▼

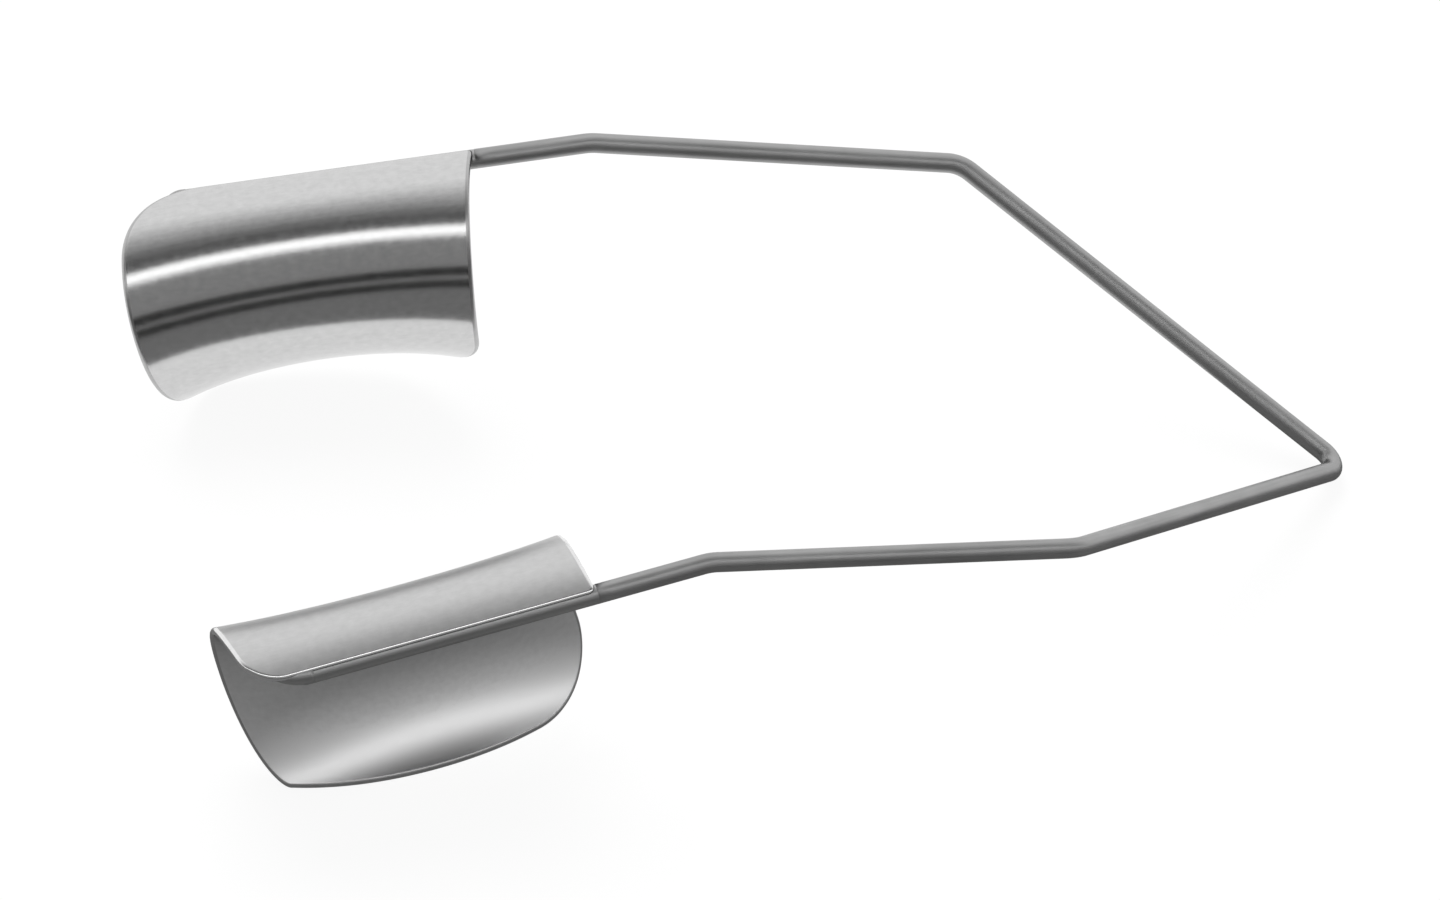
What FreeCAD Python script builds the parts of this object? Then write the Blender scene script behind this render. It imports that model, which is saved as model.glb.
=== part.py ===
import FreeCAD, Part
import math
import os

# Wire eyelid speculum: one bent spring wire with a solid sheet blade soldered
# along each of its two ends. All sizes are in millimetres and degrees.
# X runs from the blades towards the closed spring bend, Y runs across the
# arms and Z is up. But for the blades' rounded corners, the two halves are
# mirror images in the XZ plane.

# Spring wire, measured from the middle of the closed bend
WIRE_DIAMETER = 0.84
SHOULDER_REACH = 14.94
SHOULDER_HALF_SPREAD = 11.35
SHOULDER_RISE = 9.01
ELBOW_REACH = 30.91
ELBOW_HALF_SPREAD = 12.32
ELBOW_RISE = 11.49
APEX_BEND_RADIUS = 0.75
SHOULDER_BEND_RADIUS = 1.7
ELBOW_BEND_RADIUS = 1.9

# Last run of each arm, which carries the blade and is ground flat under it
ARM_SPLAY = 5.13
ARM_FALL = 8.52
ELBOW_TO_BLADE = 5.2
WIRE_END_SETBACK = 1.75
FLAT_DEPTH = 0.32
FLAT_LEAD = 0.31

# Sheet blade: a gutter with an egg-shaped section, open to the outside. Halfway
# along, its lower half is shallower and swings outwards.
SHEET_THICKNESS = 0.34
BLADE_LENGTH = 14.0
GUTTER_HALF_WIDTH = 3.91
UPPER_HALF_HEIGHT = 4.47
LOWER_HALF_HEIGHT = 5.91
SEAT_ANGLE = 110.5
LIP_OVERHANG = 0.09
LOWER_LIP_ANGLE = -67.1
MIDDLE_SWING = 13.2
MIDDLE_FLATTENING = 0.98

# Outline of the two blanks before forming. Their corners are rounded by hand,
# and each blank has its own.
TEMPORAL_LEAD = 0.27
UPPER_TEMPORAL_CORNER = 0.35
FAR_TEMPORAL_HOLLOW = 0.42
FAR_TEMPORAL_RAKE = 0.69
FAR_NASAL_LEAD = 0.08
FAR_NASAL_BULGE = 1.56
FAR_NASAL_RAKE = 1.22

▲

GIVEN INSTRUCTION: All of the data must be returned exactly.

WRITTEN RESPONSE:
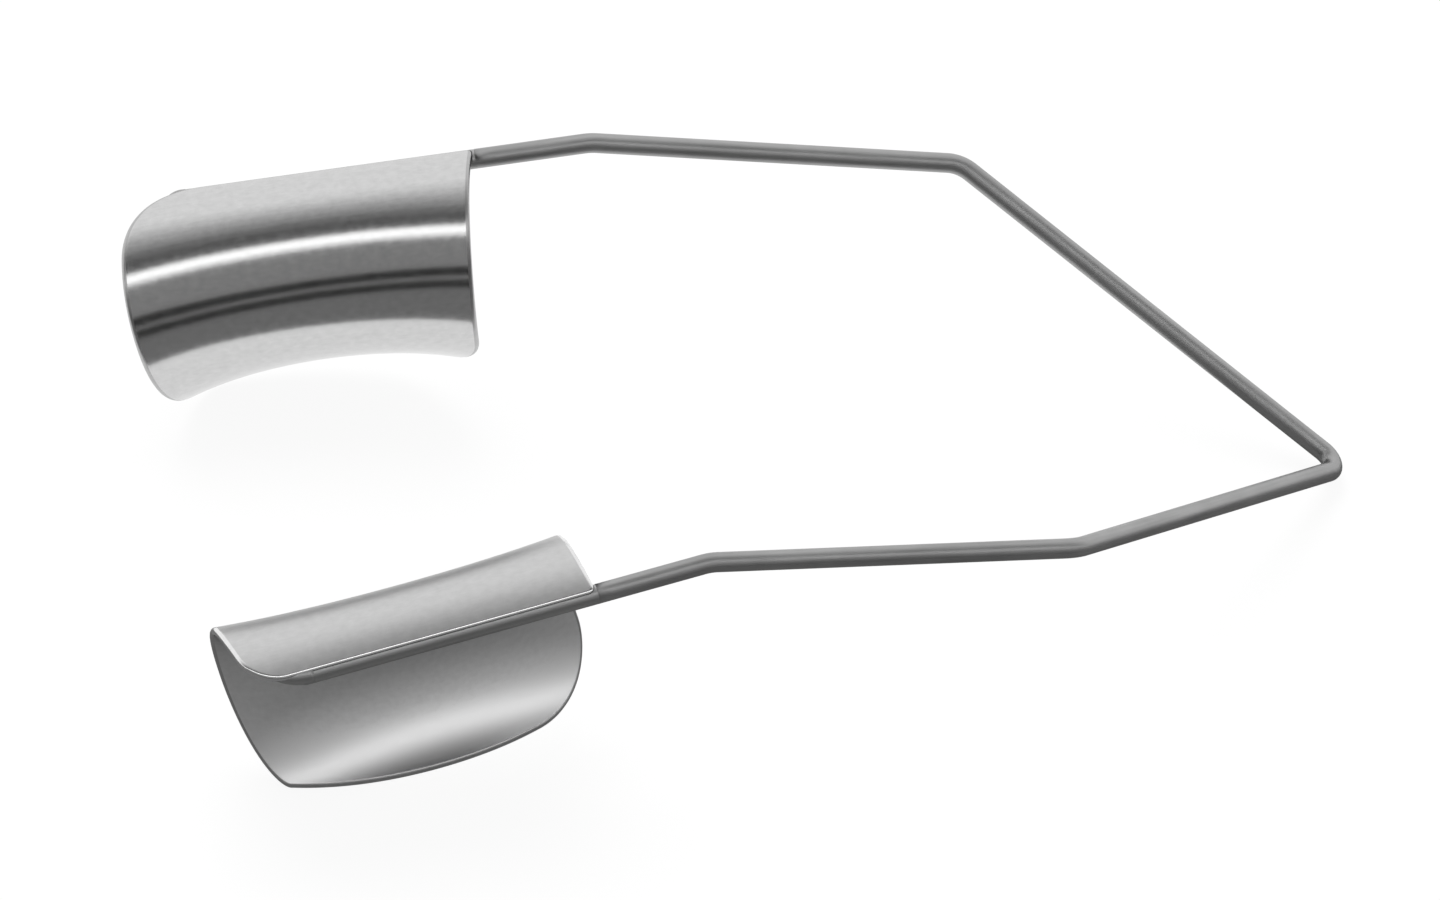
What FreeCAD Python script builds the parts of this object? Then write the Blender scene script behind this render. It imports that model, which is saved as model.glb.
=== part.py ===
import FreeCAD, Part
import math
import os

# Wire eyelid speculum: one bent spring wire with a solid sheet blade soldered
# along each of its two ends. All sizes are in millimetres and degrees.
# X runs from the blades towards the closed spring bend, Y runs across the
# arms and Z is up. But for the blades' rounded corners, the two halves are
# mirror images in the XZ plane.

# Spring wire, measured from the middle of the closed bend
WIRE_DIAMETER = 0.84
SHOULDER_REACH = 14.94
SHOULDER_HALF_SPREAD = 11.35
SHOULDER_RISE = 9.01
ELBOW_REACH = 30.91
ELBOW_HALF_SPREAD = 12.32
ELBOW_RISE = 11.49
APEX_BEND_RADIUS = 0.75
SHOULDER_BEND_RADIUS = 1.7
ELBOW_BEND_RADIUS = 1.9

# Last run of each arm, which carries the blade and is ground flat under it
ARM_SPLAY = 5.13
ARM_FALL = 8.52
ELBOW_TO_BLADE = 5.2
WIRE_END_SETBACK = 1.75
FLAT_DEPTH = 0.32
FLAT_LEAD = 0.31

# Sheet blade: a gutter with an egg-shaped section, open to the outside. Halfway
# along, its lower half is shallower and swings outwards.
SHEET_THICKNESS = 0.34
BLADE_LENGTH = 14.0
GUTTER_HALF_WIDTH = 3.91
UPPER_HALF_HEIGHT = 4.47
LOWER_HALF_HEIGHT = 5.91
SEAT_ANGLE = 110.5
LIP_OVERHANG = 0.09
LOWER_LIP_ANGLE = -67.1
MIDDLE_SWING = 13.2
MIDDLE_FLATTENING = 0.98

# Outline of the two blanks before forming. Their corners are rounded by hand,
# and each blank has its own.
TEMPORAL_LEAD = 0.27
UPPER_TEMPORAL_CORNER = 0.35
FAR_TEMPORAL_HOLLOW = 0.42
FAR_TEMPORAL_RAKE = 0.69
FAR_NASAL_LEAD = 0.08
FAR_NASAL_BULGE = 1.56
FAR_NASAL_RAKE = 1.22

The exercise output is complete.